Кто сидит? Это может быть баба. Или садху. Или свами. К дереву это прямого отношения не имеет. Все они, как правило, практикуют йогу. В здешних краях, по преимуществу, тантру (разумеется, не в нашем, зачастую вульгарном, понимании).
Баба - послушник духа, скиталец-аскет. Обычно он в красных одеждах, но в мутноватых, слегка приглушенных тонах.
Садху - тот же баба, но 'чакрой' повыше. Садху уже может учить - не обязан, но может. Его цвет - просветленно оранжевый, чистый, сквозной.
Свами - белый, он может иметь школу, быть настоятелем ашрама, или жить в стороне - сам по себе.

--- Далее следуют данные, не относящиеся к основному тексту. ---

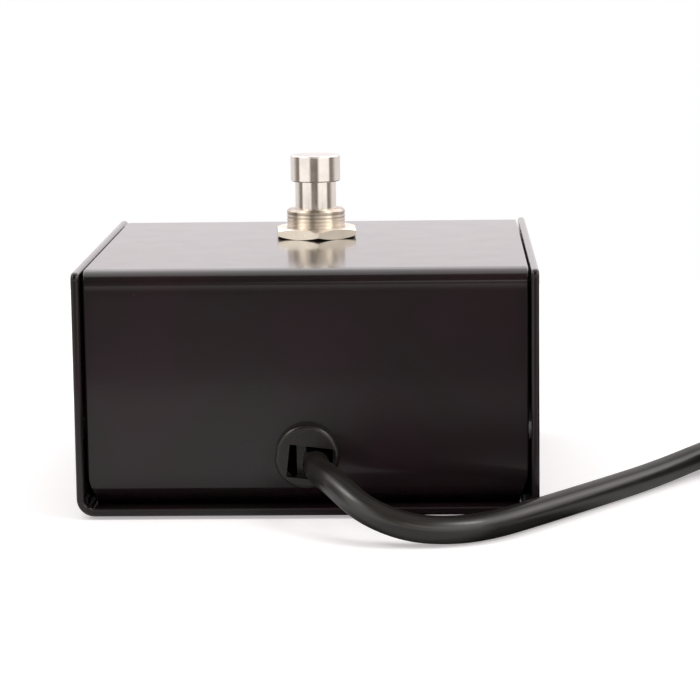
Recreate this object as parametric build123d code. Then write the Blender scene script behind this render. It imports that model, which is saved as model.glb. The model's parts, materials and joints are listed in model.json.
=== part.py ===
from build123d import *
from functools import cache
from math import cos, pi, radians, sin, sqrt, tan
import os

# A tap tempo foot switch: a bent steel case, a momentary push switch on its top and a cord
# that leaves the rear panel and ends in a jack plug.
# Lengths are in millimetres. +Z is up and -Y is the rear, where the cord leaves. The origin is
# on the floor, under the middle of the case.

# Case
CASE_WIDTH = 88.0  # over the tray's side walls
CASE_DEPTH = 88.0  # rear to front, over the tray's lips
CASE_HEIGHT = 46.8  # from the tray's underside to the top edges of its walls
SHEET = 1.5  # thickness of the steel
TRAY_INNER_BEND = 1.9
COVER_INNER_BEND = 1.5  # at the top
COVER_FOOT_BEND = 2.5  # inside the bends between its panels and its flanges
LIP = 2.5  # how far the tray reaches past the rear and front panels
SIDE_GAP = 0.45  # between the cover and each side wall
BEND_GAP = 0.15  # between the cover's lower corners and the tray's bends
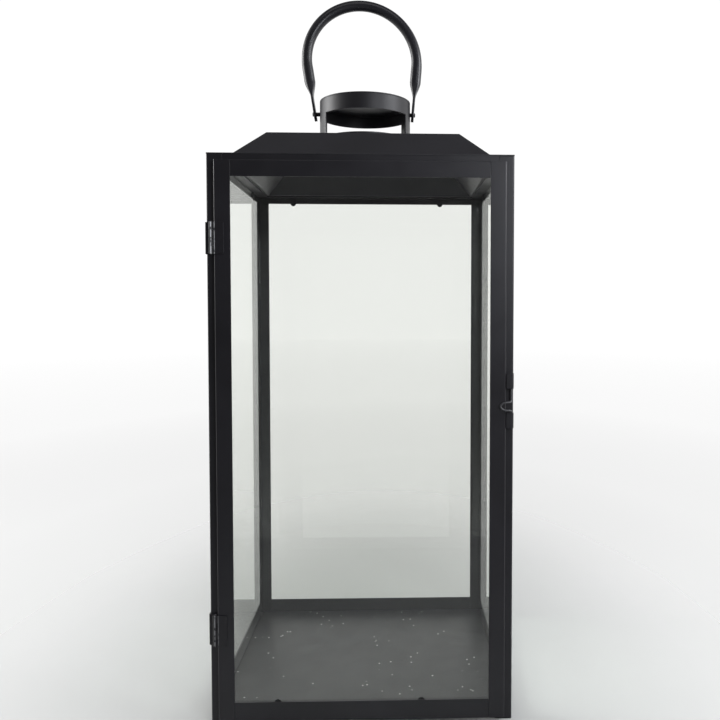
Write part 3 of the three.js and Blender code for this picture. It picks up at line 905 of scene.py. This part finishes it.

Конечно, и баба может завернуться в белое (и это встречается довольно часто), но каждый скажет, чуть приглядевшись: ба, баба! Другая энергия, шаг, взгляд.
Деньги и те, кто их делают, по-прежнему занимают низшую ступень общественного уважения. Высшую - по-прежнему - дух и те, кто его творят. Потому и нет недостатка в бесплатных клиниках и ашрамах, где любой - кто бы он ни был - получит и помощь, и кров, и харч.
Нищих - не меньше деревьев. Один - с надменной осанкой и в космах седых - подошел и, не глядя в лицо, а куда-то поверх и чуть вбок, как король, отчеканил:
- Пять рупий. На мыло. Я требую.
Лир! Я дал десять. Он взял, не взглянув. Рот поджал, отошел.
За день до поездки к истоку Ганга я решил прогуляться в ближайшее ущелье в надежде увидеть дикого слона. У местных жителей бытует, как мне кажется, предубежденье, что лучше встретиться с тигром или с кем угодно, чем с этим роторным шагающим мирозданием.
Возвращался я, когда уже начало смеркаться. Слонов не было, хотя то и дело натыкался на еще не застывшие глыбы помета (мой ялтинский друг выкрадывал такие блины по ночам из местного цирка и унавоживал свой огород; одного слоновьего сброса хватало на все его сотки).
Но видел:
нежно-карего буйвола с болотными цаплями на спине, он лежал на топкой поляне, со скептичным безразличием пожевывая каучуковыми губами.
Еще: взбалмошного петуха, похожего на наших декоративных; он метался между деревьями взвинченными зигзагами с шипящим свистом, как бракованная петарда.
Потом: скользящий - как на веревке - воротничок мангуста.